Il convient de remarquer, en effet, que même les Plans ordinaires sans organisations françaises :

  • 1° Donneraient à l’ennemi l’état des renseignements que l’on possède sur ses organisations ;
  • 2° Lui fourniraient le plus souvent des indications très précises sur la topographie de la région située dans nos lignes (signaux géodésiques, levés exacts des chemins, voies ferrées, contour des bois, figuration et amélioration du relief, etc.).

Quant aux Plans avec organisations françaises, ce sont des documents strictement secrets dont tous les exemplaires sont numérotés et, les sorties enregistrées par les S.T.C.A..

Ils sont conservés aux États-majors et postes de commandement, et ne doivent, en aucun cas, être emportés dans la zone voisine des premières lignes.

Tous les Plans Directeurs avec organisations françaises périmés doivent être brûlés par leurs détenteurs.

[1] Voir l’Instruction sur les Plans Directeurs et les Cartes et Plans spéciaux, du 20 novembre 1917.

[2] En principe, il n’est plus édité de plans au 5.000e.

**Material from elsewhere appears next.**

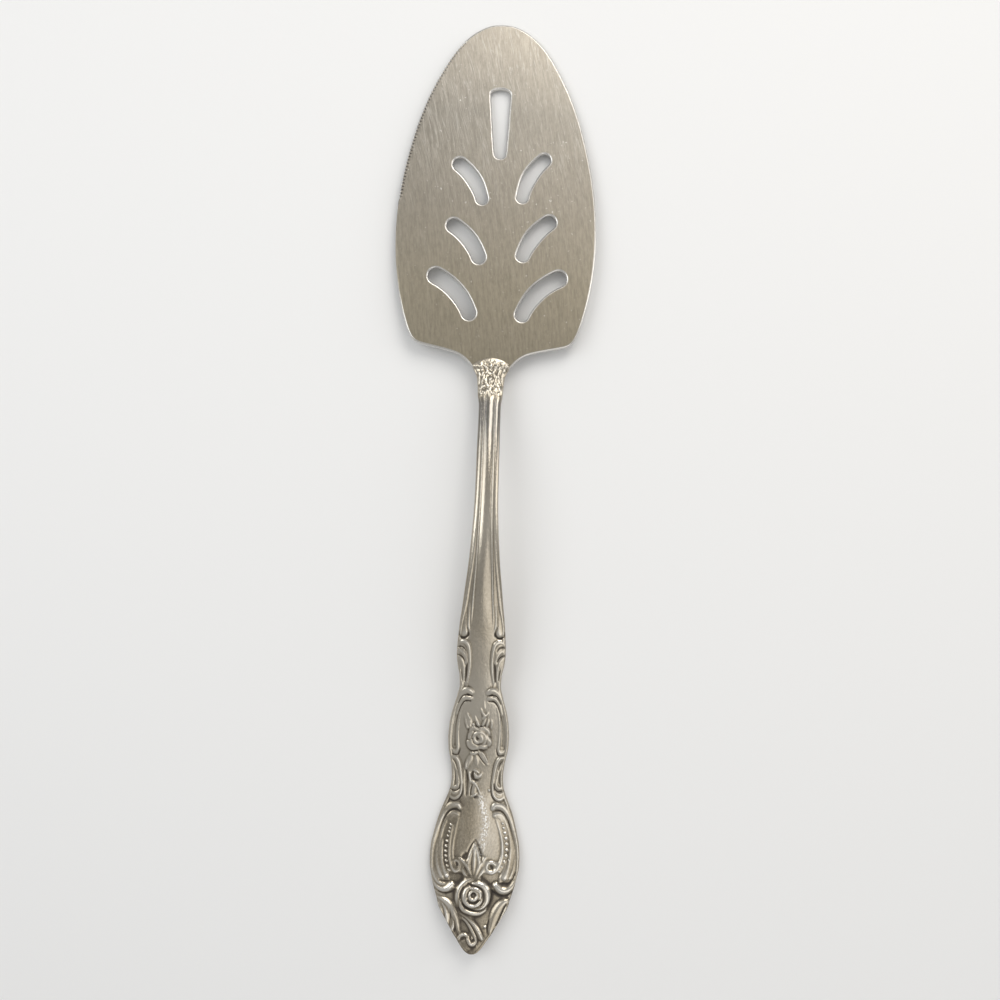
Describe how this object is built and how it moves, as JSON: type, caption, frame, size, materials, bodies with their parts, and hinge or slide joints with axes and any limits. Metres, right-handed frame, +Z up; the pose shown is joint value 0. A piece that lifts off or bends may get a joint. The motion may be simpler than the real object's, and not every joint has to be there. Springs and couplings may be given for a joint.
{
  "type": "pie server",
  "caption": "One-piece metal pie server with a pierced flat blade, one toothed edge, and an arched handle with relief ornament.",
  "frame": {"origin": "centre of the footprint of the piece as it lies on its underside, on the surface it lies on", "axes": "+Y along the length from the handle end to the blade tip, +X across the blade away from the toothed edge, +Z up, with the ornament on top"},
  "size_m": [0.0562, 0.26, 0.0145],
  "materials": {
    "pie_server": "satin brushed blade, polished handle with darkened recesses"
  },
  "bodies": {
    "root": {"pie_server": "pie_server"}
  },
  "joints": []
}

Les moyens de défense étant échelonnés en profondeur, au lieu d’être rassemblés dans les premières lignes, peuvent être représentés avec tous les détails nécessaires sur les Plans au 10.000e. Les Plans au 10.000e ne sont établis que sur les fronts stabilisés. Ils sont limités en profondeur à la région pour laquelle les Plans au 20.000e sont insuffisants pour représenter les organisations avec clarté.

[3] Voir l’Instruction sur les Plans Directeurs et les Cartes et Plans spéciaux.